I haven't had a lot of experience with caching, and I agree with your comment above about database views, but wouldn't the complications be mitigated by using the approach DHH detailed recently? http://37signals.com/svn/posts/3113-how-key-based-cache-expi...
That is, incorporating `updated_at` into the cache key, and using `touch: true` on your AR relations to make sure that caches of affected parent objects get expired too?
Are there other complications I may not have run into yet?
Imagine you have User has_many Comments. When someone's username is updated, you might need to update all the user's cached html comment fragments to include the new username.

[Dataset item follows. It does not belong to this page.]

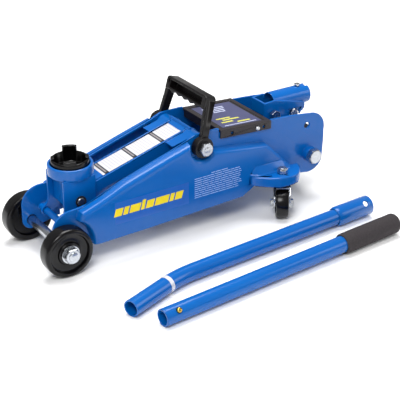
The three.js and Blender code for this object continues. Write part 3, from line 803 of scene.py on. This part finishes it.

However, ActiveRecord doesn't support touch on has_many relations. (It probably shouldn't, as updating the username would mean updating/touching thousands (or more) comment rows).
Also, if you have to update the database outside of ActiveRecord for any reason, you could be screwed - the cache would become out of sync with the database.
The post is actually easy to read and understand. Funny thing is, in the last couple of weeks, there has been a lot of material (podcasts, posts, screencast, etc) on the subject. But it didn't really take off until 37signals mentioned it.
I wrote it in May. It was well received then, but it has gotten more play now since the 37 signals post on caching. IMO my guide is the definitive guide to the caching system in Rails.
I believe this is the first time it has made it to HN. I've always gotten very good feedback on it. Thanks for your comments.
New Relic has a series of videos on scaling Rails, several of which are about caching. They're a couple of years old but most of the concepts and method calls are still valid.
My Rails sites spend 85% of the time generating HTML, the other 15% of the time is spent communicating with the db and other external services. And it's not easy to figure out where the slowness is. When I've ran performance profiles in the past, something like 50% of the time was spent in GC.